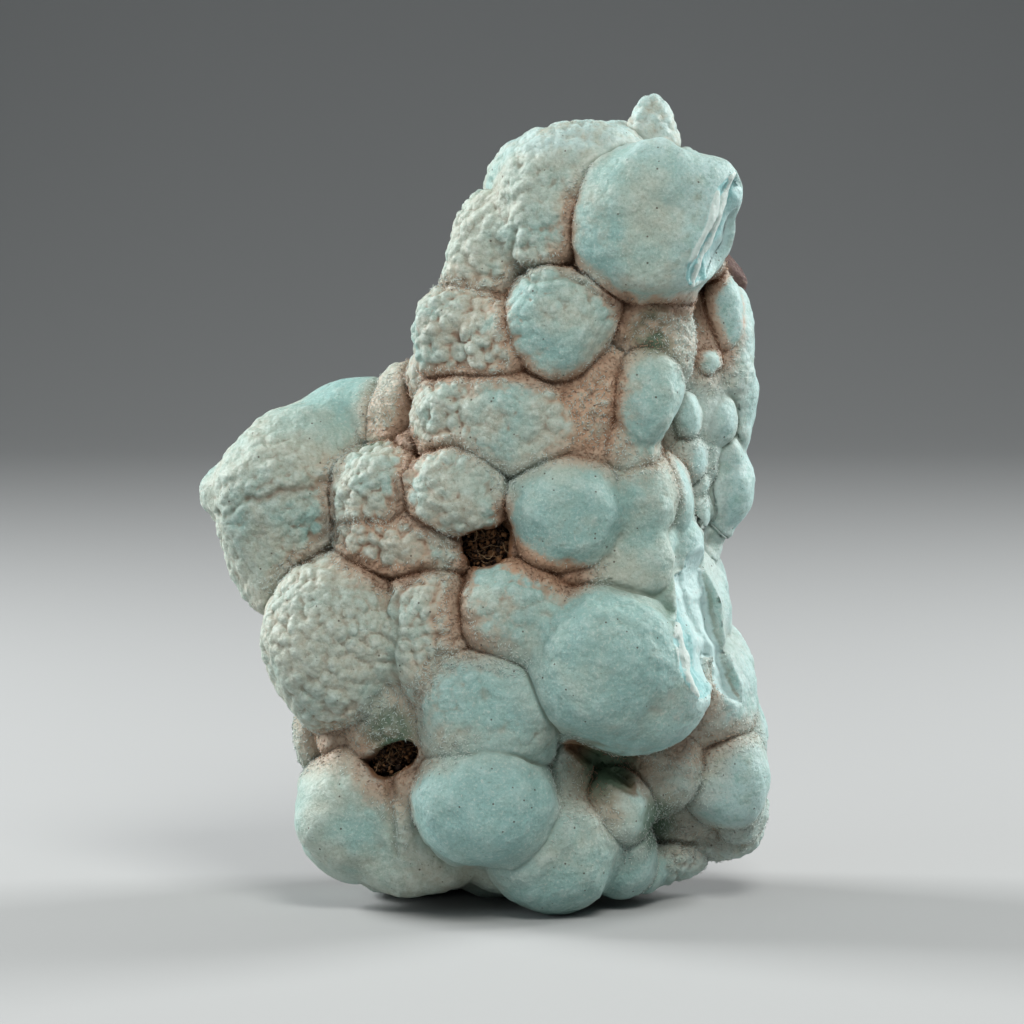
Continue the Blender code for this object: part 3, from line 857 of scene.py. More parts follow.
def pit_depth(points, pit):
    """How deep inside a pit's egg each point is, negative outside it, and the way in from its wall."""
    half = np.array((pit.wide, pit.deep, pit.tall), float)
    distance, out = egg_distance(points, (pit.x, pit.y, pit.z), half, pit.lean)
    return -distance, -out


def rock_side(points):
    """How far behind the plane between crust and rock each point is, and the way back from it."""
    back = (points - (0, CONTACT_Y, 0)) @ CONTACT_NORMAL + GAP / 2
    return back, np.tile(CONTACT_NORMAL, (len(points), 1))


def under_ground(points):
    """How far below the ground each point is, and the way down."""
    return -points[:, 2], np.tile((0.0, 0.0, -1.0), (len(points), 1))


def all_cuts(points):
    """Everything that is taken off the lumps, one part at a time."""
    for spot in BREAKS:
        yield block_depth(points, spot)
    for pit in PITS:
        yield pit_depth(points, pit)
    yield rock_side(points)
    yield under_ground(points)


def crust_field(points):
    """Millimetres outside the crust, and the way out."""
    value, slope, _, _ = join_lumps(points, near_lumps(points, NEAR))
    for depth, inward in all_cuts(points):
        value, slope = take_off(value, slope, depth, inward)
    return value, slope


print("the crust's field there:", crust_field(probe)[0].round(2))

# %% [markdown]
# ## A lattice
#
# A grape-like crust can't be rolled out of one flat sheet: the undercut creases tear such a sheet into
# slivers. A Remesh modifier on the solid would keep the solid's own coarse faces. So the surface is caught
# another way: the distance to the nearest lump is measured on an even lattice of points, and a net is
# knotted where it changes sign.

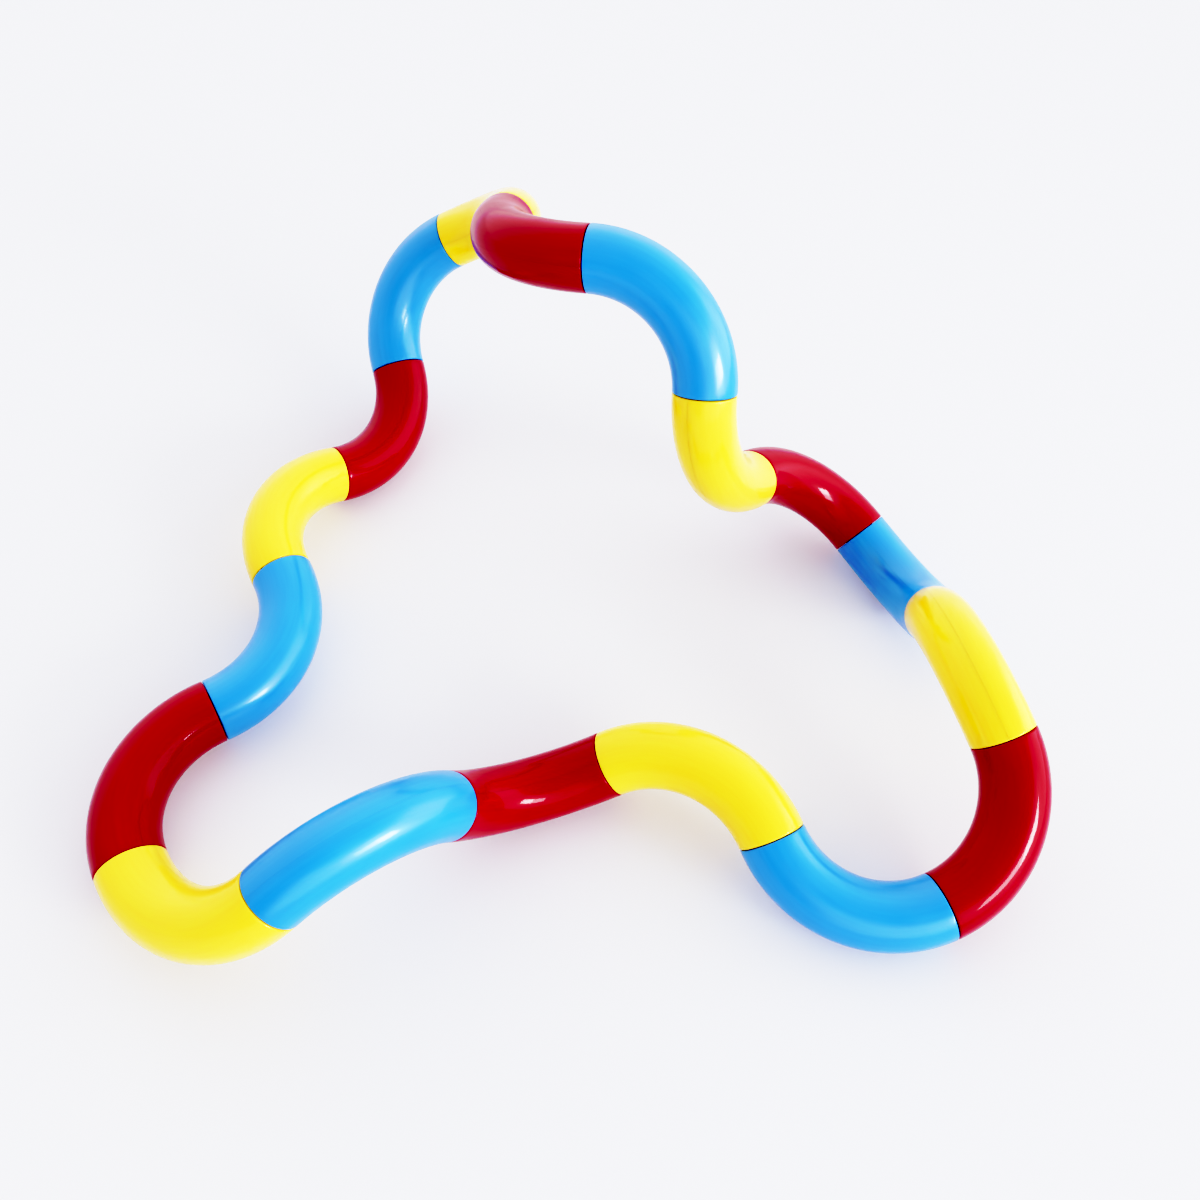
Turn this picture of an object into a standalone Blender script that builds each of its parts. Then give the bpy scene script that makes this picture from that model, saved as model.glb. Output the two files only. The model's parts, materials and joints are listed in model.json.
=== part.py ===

☆ ☆ ☆

Stated goal
Copy out all of the lines above exactly.

Completed exercise
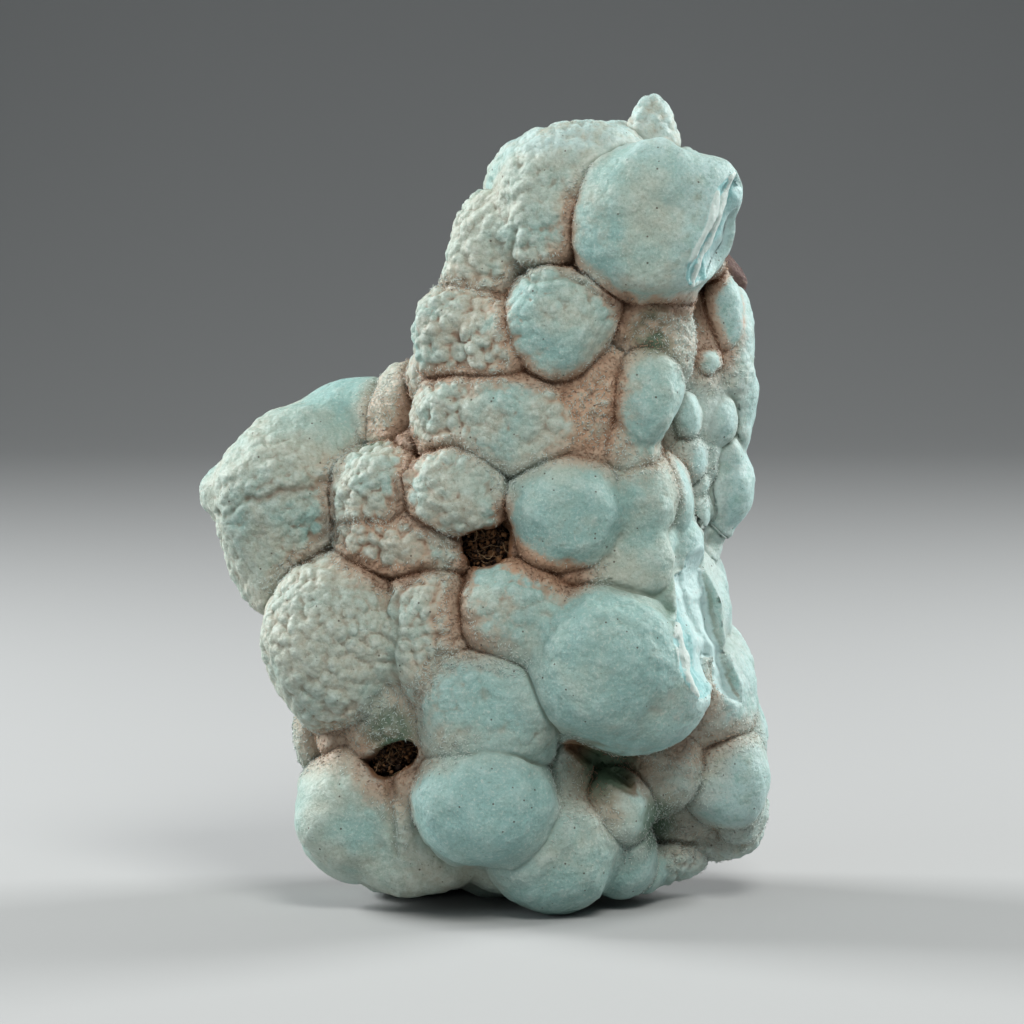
Continue the Blender code for this object: part 3, from line 857 of scene.py. More parts follow.
def pit_depth(points, pit):
    """How deep inside a pit's egg each point is, negative outside it, and the way in from its wall."""
    half = np.array((pit.wide, pit.deep, pit.tall), float)
    distance, out = egg_distance(points, (pit.x, pit.y, pit.z), half, pit.lean)
    return -distance, -out


def rock_side(points):
    """How far behind the plane between crust and rock each point is, and the way back from it."""
    back = (points - (0, CONTACT_Y, 0)) @ CONTACT_NORMAL + GAP / 2
    return back, np.tile(CONTACT_NORMAL, (len(points), 1))


def under_ground(points):
    """How far below the ground each point is, and the way down."""
    return -points[:, 2], np.tile((0.0, 0.0, -1.0), (len(points), 1))


def all_cuts(points):
    """Everything that is taken off the lumps, one part at a time."""
    for spot in BREAKS:
        yield block_depth(points, spot)
    for pit in PITS:
        yield pit_depth(points, pit)
    yield rock_side(points)
    yield under_ground(points)


def crust_field(points):
    """Millimetres outside the crust, and the way out."""
    value, slope, _, _ = join_lumps(points, near_lumps(points, NEAR))
    for depth, inward in all_cuts(points):
        value, slope = take_off(value, slope, depth, inward)
    return value, slope


print("the crust's field there:", crust_field(probe)[0].round(2))

# %% [markdown]
# ## A lattice
#
# A grape-like crust can't be rolled out of one flat sheet: the undercut creases tear such a sheet into
# slivers. A Remesh modifier on the solid would keep the solid's own coarse faces. So the surface is caught
# another way: the distance to the nearest lump is measured on an even lattice of points, and a net is
# knotted where it changes sign.

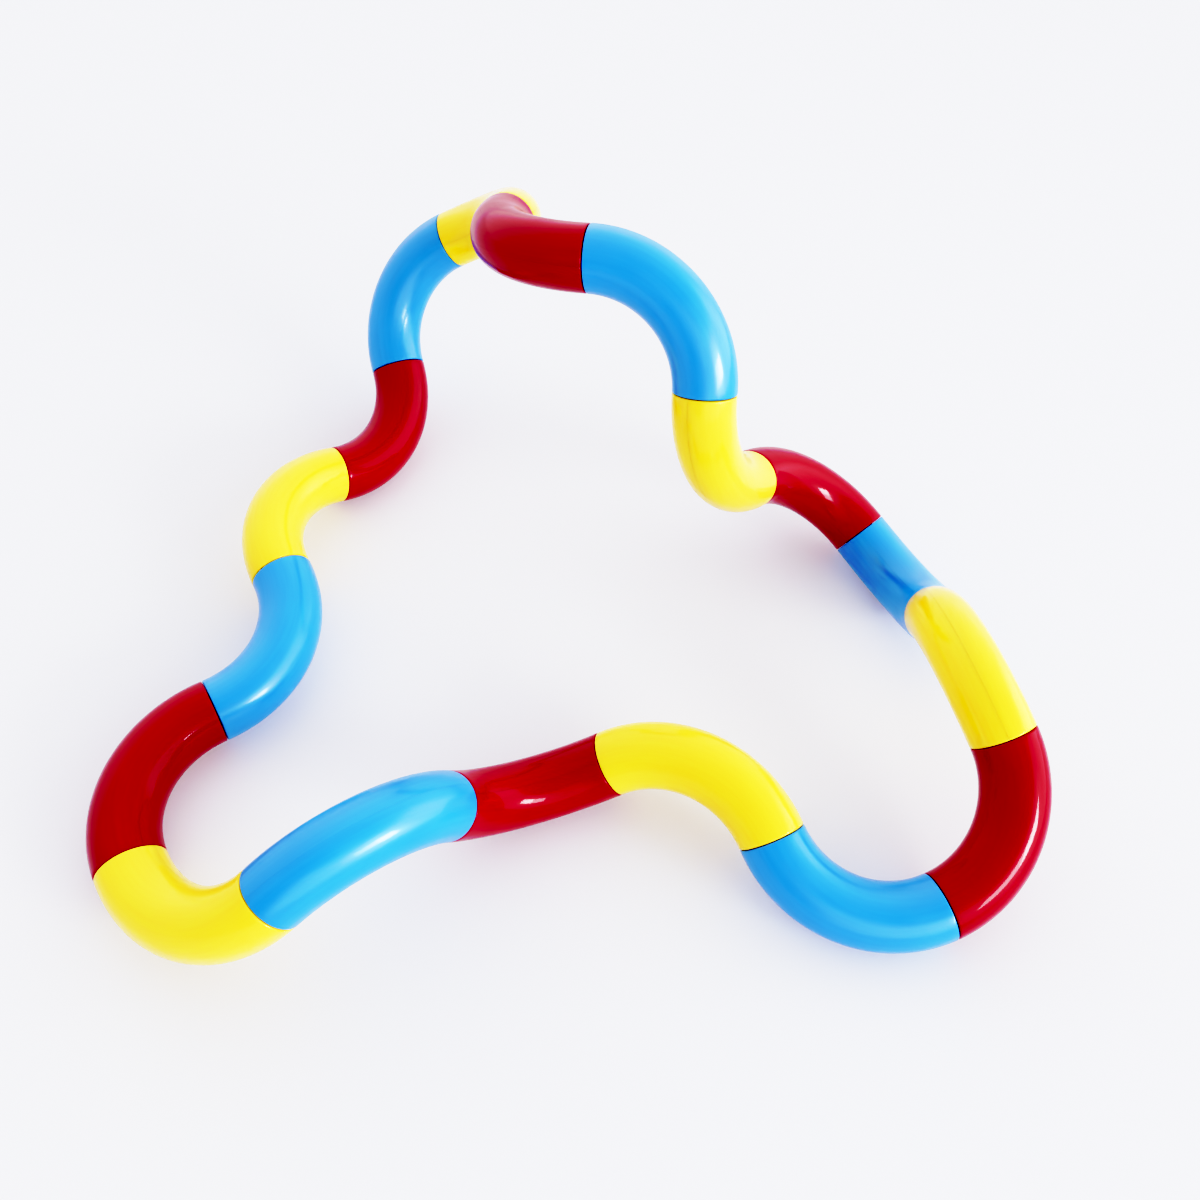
Turn this picture of an object into a standalone Blender script that builds each of its parts. Then give the bpy scene script that makes this picture from that model, saved as model.glb. Output the two files only. The model's parts, materials and joints are listed in model.json.
=== part.py ===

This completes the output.